Over the last three years there has been a 19% increase in real terms over and above inflation. This coming year will be very tight. No authority will get less than inflation, but it will be much tighter for the Police Grant, plus of course the additional resources that come in from the centre which are allocated to the locality, including the 50 current Command Unit divisions who get direct funding of £50 million from the centre. And the drug-related Criminal Justice Intervention Programme which we will be announcing an expansion of in the next few days.

All of these things coming together to make it happen.

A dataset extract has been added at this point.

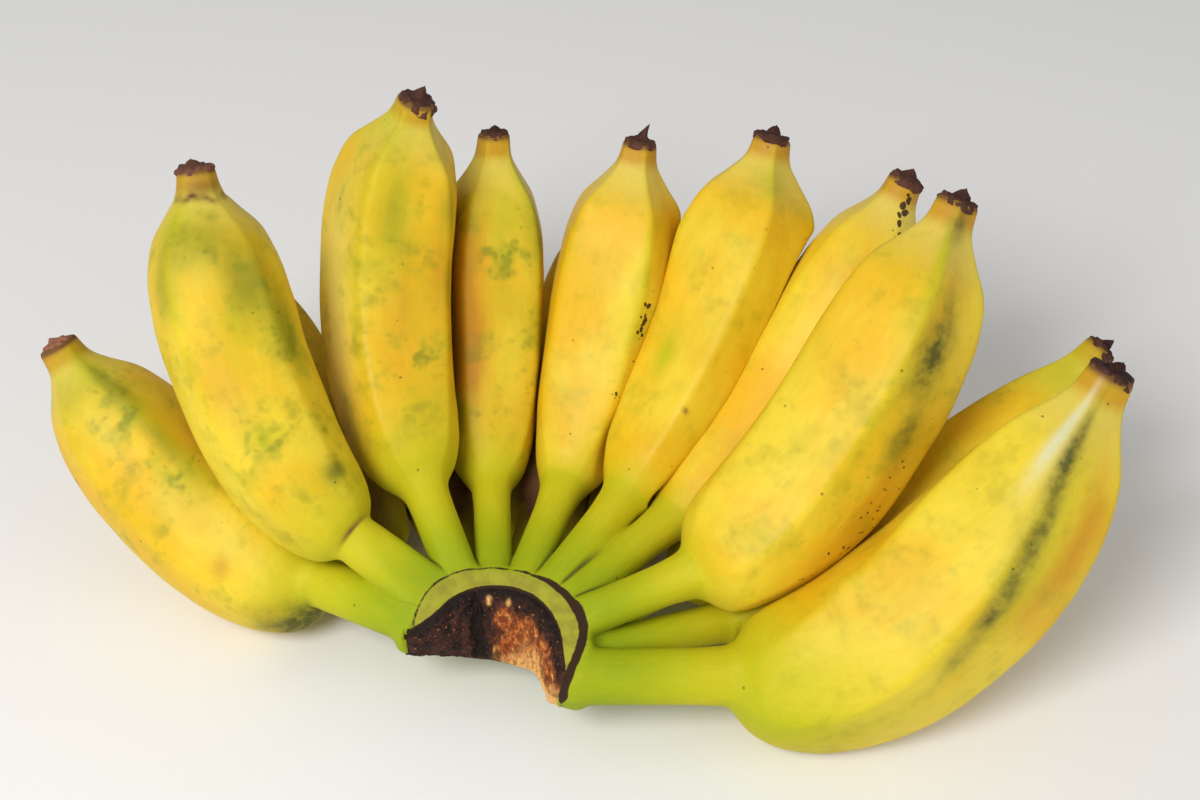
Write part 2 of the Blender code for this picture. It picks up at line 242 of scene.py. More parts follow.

If there are precept increases of the magnitude (and I said this to the Chief and to the Chair of the Police Authority in North Yorkshire last week) of 76%, you are going to give me a hell of a job in arguing the case with the Deputy Prime Minister and the Chancellor. But reasonable, sensible precept increases that have to take account of gearing, that do recognise that this is an incredibly tight year. But also that local people want more police visible and accessible on the beat, that you need to resource – yes even helicopters seeing as though they are sponsoring your conference – even helicopters surveying the neighbourhood. That they want a police force that can use the best technology and forensics available. And that we want to continue pressing down on crime, raising numbers, and giving confidence to the public.

If all of us can join together on that agenda – difficult as it is to be a popular Home Secretary – it just might be that police authorities of the future and well-known, highly visible Chief Constables and Commanders, will have both the respect of, and the gratitude of, the public for a better police service in this country than we have ever known before.